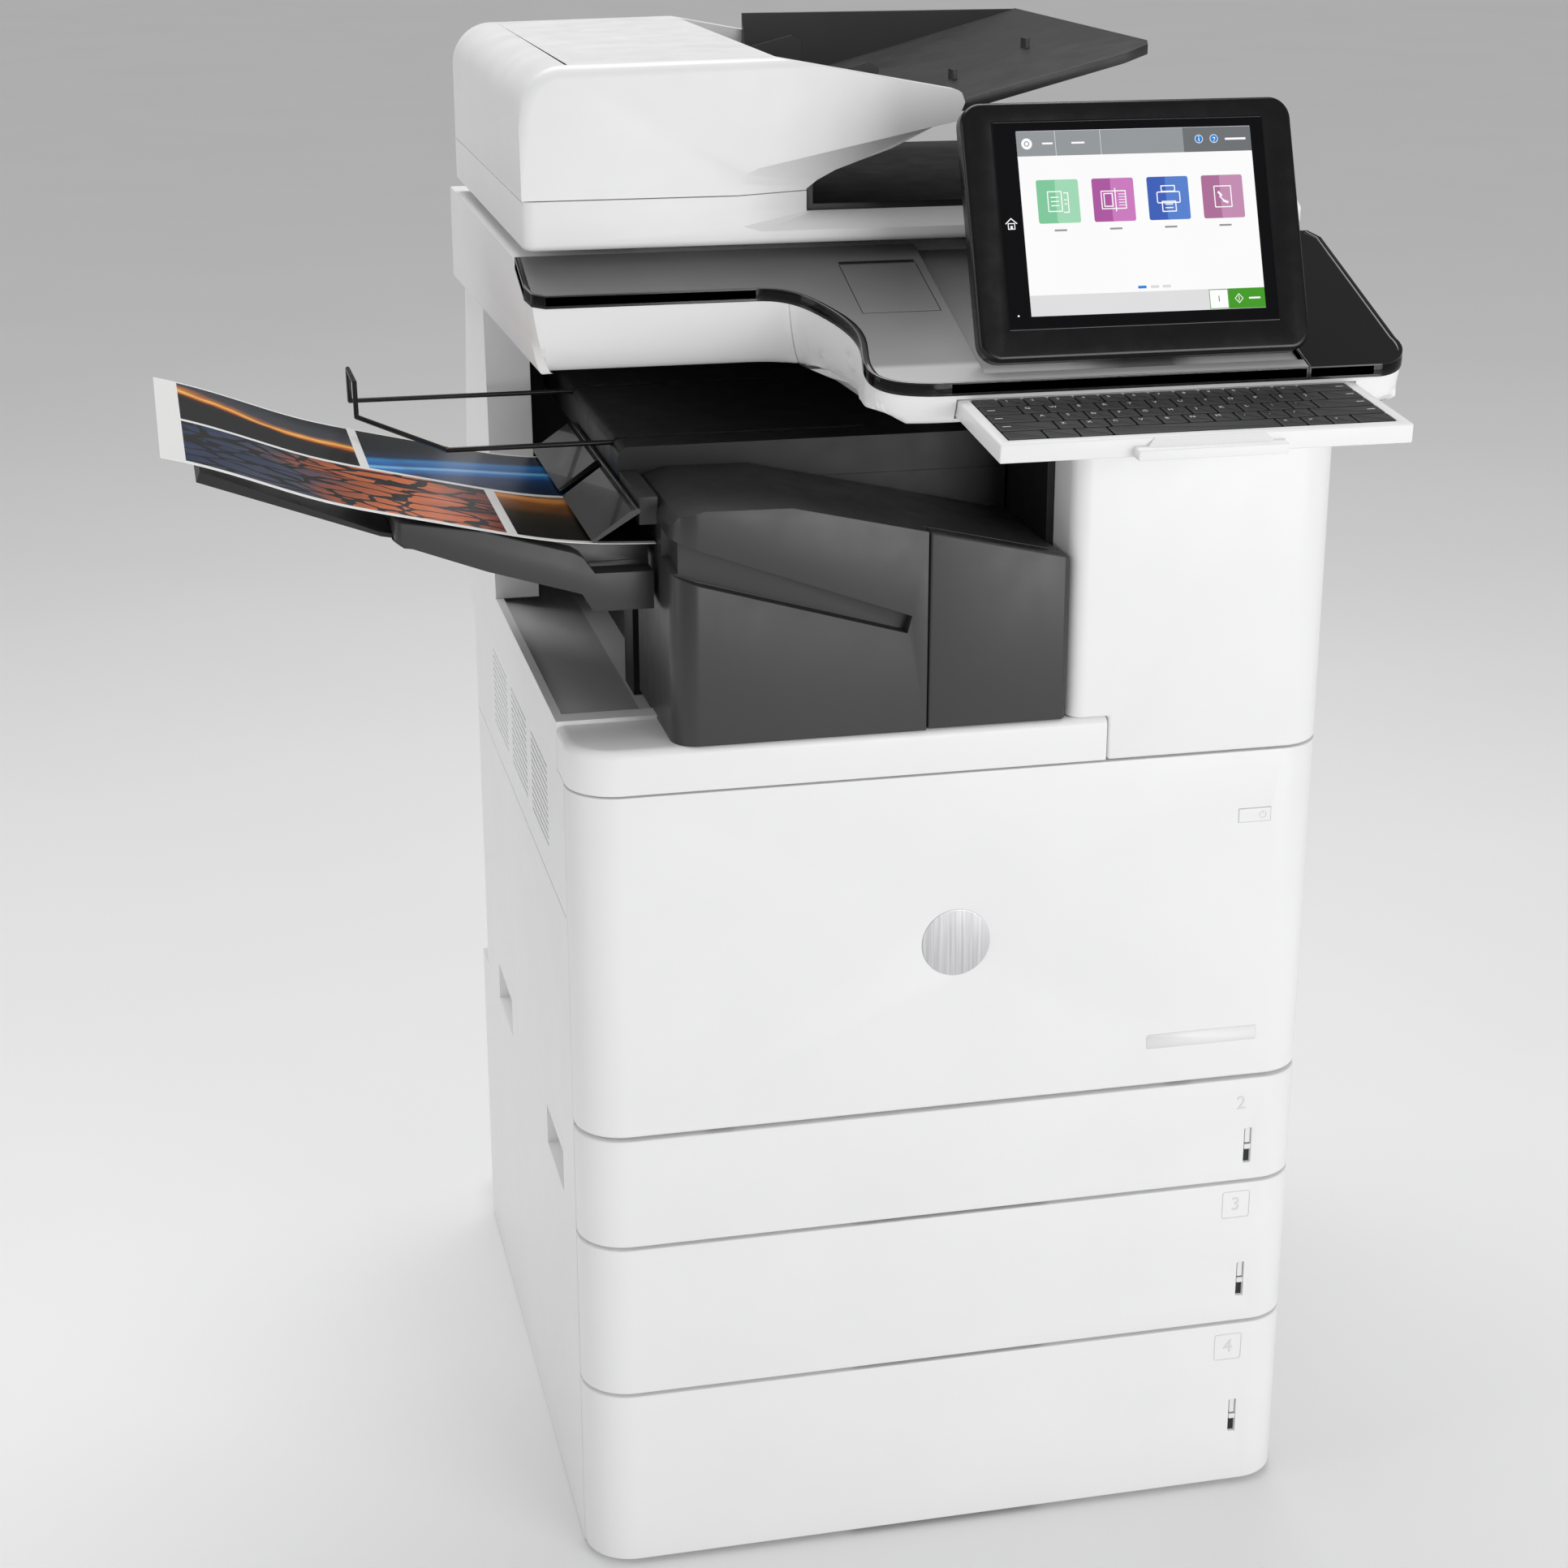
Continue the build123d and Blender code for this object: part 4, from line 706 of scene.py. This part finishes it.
class COPIER_OT_keyboard(bpy.types.Operator):
    """Models the keycaps with their letters and the pull on the keyboard tray"""

    bl_idname = "copier.keyboard"
    bl_label = "Make Keyboard"

    rows = (("bottom_keys", (1.5, 1.25, 1.25, 6.5, 1, 1, 1, 1.5), "    <>v ", 0),
            ("letter_keys", (2.25, *[1] * 10, 2.75), "|ZXCVBNM,./|", 1),
            ("letter_keys", (1.75, *[1] * 11, 2.25), "|ASDFGHJKL;'|", 2),
            ("letter_keys", (1.5, *[1] * 12, 1.5), "|QWERTYUIOP[]|", 3),
            ("number_keys", (*[1] * 13, 2), "`1234567890-=|", 4))

    def frame_of_keys(self):
        """Local frame of the key field, from the lowest row of keys."""
        look = bpy.context.scene.copier_panel
        rise, run = math.sin(look.keyboard_slope), math.cos(look.keyboard_slope)
        low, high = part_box("bottom_keys")
        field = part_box("number_keys")
        pitch = look.key_pitch / MM
        middle = (field[0].x + field[1].x) / 2
        y = low.y - (9.7 * run - 0.2 * rise) * MM
        z = high.z - ((pitch + 8.3) * rise + 0.2 * run) * MM
        lie = Matrix(((1, 0, 0, middle), (0, run, -rise, y), (0, rise, run, z), (0, 0, 0, 1)))
        return lie @ Matrix.Scale(MM, 4)

    def cap(self, width, pitch, material):
        """One keycap: drafted sides, rounded corners, slightly dished top."""
        deselect()
        bpy.ops.mesh.primitive_cube_add(size=1, location=(0, 0, -2.2))
        piece = bpy.context.object
        piece.scale = (width - 1.4, pitch - 1.4, 4.4)
        bpy.ops.object.transform_apply(location=True, rotation=True, scale=True)
        bpy.ops.object.mode_set(mode="EDIT")
        mesh = bmesh.from_edit_mesh(piece.data)
        for edge in mesh.edges:
            edge.select = abs(edge.verts[0].co.z - edge.verts[1].co.z) > 1
        bmesh.update_edit_mesh(piece.data)
        bpy.ops.mesh.select_mode(type="EDGE")
        bpy.ops.mesh.bevel(offset=1.3, segments=2)
        bpy.ops.mesh.select_mode(type="FACE")
        bpy.ops.mesh.select_all(action="DESELECT")
        mesh = bmesh.from_edit_mesh(piece.data)
        for face in mesh.faces:
            face.select = face.normal.z > 0.9
        bmesh.update_edit_mesh(piece.data)
        bpy.ops.mesh.inset(thickness=0.45, depth=0.2)
        bpy.ops.mesh.inset(thickness=1.8, depth=-0.12)
        bpy.ops.object.mode_set(mode="OBJECT")
        piece.data.materials.append(material)
        return piece

    def execute(self, context):
        place = self.frame_of_keys()
        pitch = context.scene.copier_panel.key_pitch / MM
        keycap = bpy.data.materials["matte_keycap"]
        legend, tree, shader = finish_nodes("pale_legend", (0.75, 0.75, 0.76), 0.5)
        add_grain(tree, shader, 2000, 0.00001)
        masters, caps, marks = {}, {}, {}
        for group, units, letters, row in self.rows:
            left = -7.5 * pitch
            v = 9 + (row + 0.5) * pitch
            for number, unit in enumerate(units):
                if unit not in masters:
                    masters[unit] = self.cap(unit * pitch, pitch, keycap)
                u = left + unit * pitch / 2
                copy = masters[unit].copy()
                copy.data = masters[unit].data.copy()
                context.scene.collection.objects.link(copy)
                copy.data.transform(Matrix.Translation((u, v, 0)))
                caps.setdefault(group, []).append(copy)
                letter = letters[number] if number < len(letters) else " "
                top = 0.1
                if letter == "|":
                    edge = -1 if u < 0 else 1
                    marks.setdefault(group, []).append(
                        plate(u + edge * (unit * pitch / 2 - 7.5), v + 1, 6, 0.9, 0.3, top, 0.06, legend))
                elif letter.strip():
                    marks.setdefault(group, []).append(
                        lettering(letter, u - 3.2, v + 3, 5.4, top, 0.06, legend))
                left += unit * pitch
        deselect()
        for master in masters.values():
            bpy.data.objects.remove(master)
        for group in caps:
            made = join(group[:-1] + "_caps", caps[group], place)
            take(made)
            bpy.ops.object.shade_smooth_by_angle(angle=math.radians(30))
            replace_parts(settle(made, group), group)
            settle(join(group[:-1] + "_legends", marks[group], place), group)
        self.pull(place)
        return {"FINISHED"}

    def pull(self, place):
        """Rounded finger pull along the middle of the tray's front edge."""
        deselect()
        bpy.ops.mesh.primitive_cube_add(size=1, location=(0, -4.4, -7.2))
        piece = bpy.context.object
        piece.scale = (107, 9.0, 13.4)
        bpy.ops.object.transform_apply(location=True, rotation=True, scale=True)
        for vertex in piece.data.vertices:
            if vertex.co.z > -5:
                vertex.co.x *= 0.76
                if vertex.co.y < -5:
                    vertex.co.y = -1.6
        soften(piece, 4.2, 6, 20)
        piece.data.materials.append(bpy.data.materials["satin_white_shell"])
        settle(join("keyboard_pull", [piece], place), "keyboard_tray")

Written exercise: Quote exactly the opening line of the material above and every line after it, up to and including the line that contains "the keycaps with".

Finished exercise:
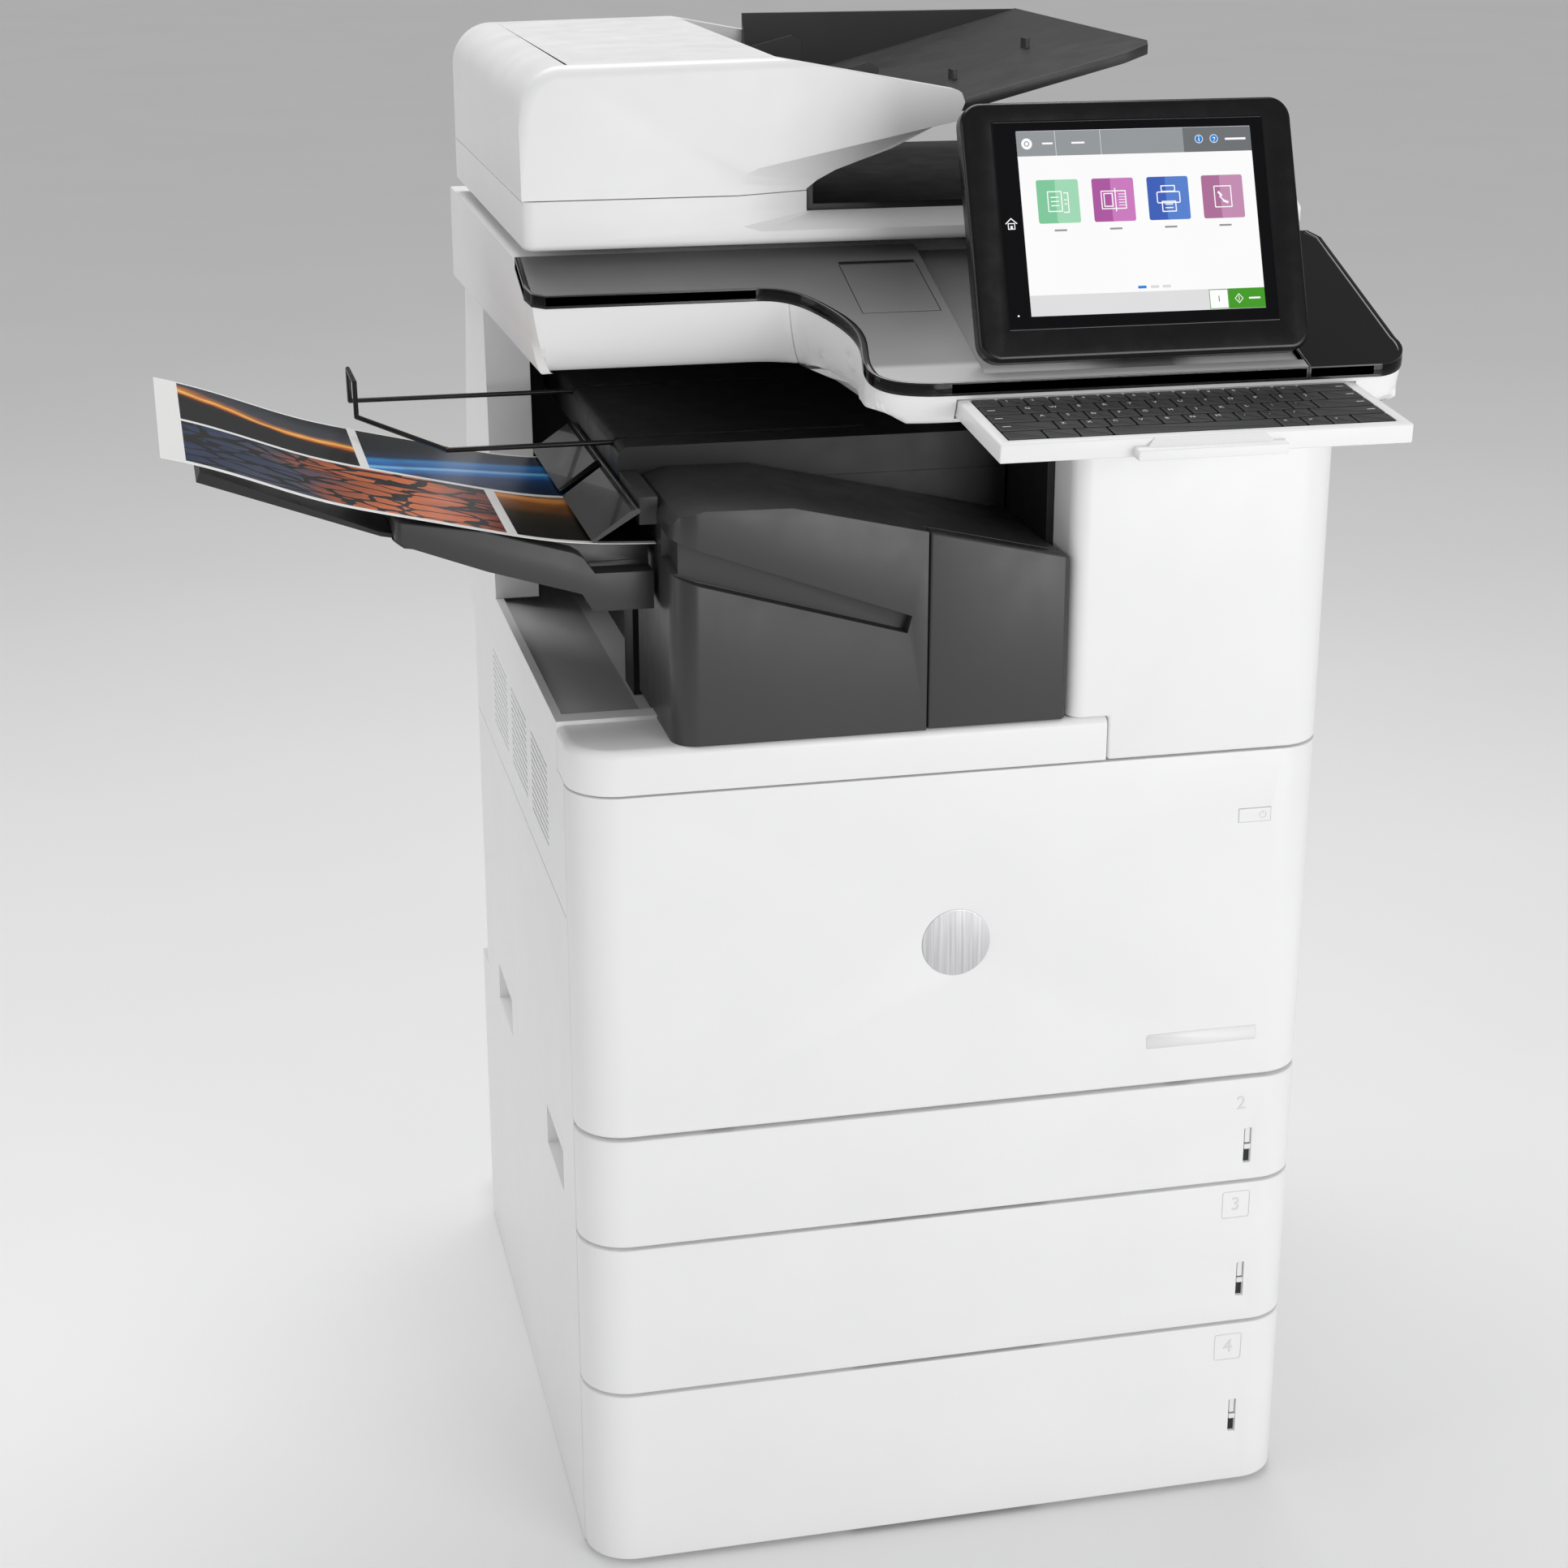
Continue the build123d and Blender code for this object: part 4, from line 706 of scene.py. This part finishes it.
class COPIER_OT_keyboard(bpy.types.Operator):
    """Models the keycaps with their letters and the pull on the keyboard tray"""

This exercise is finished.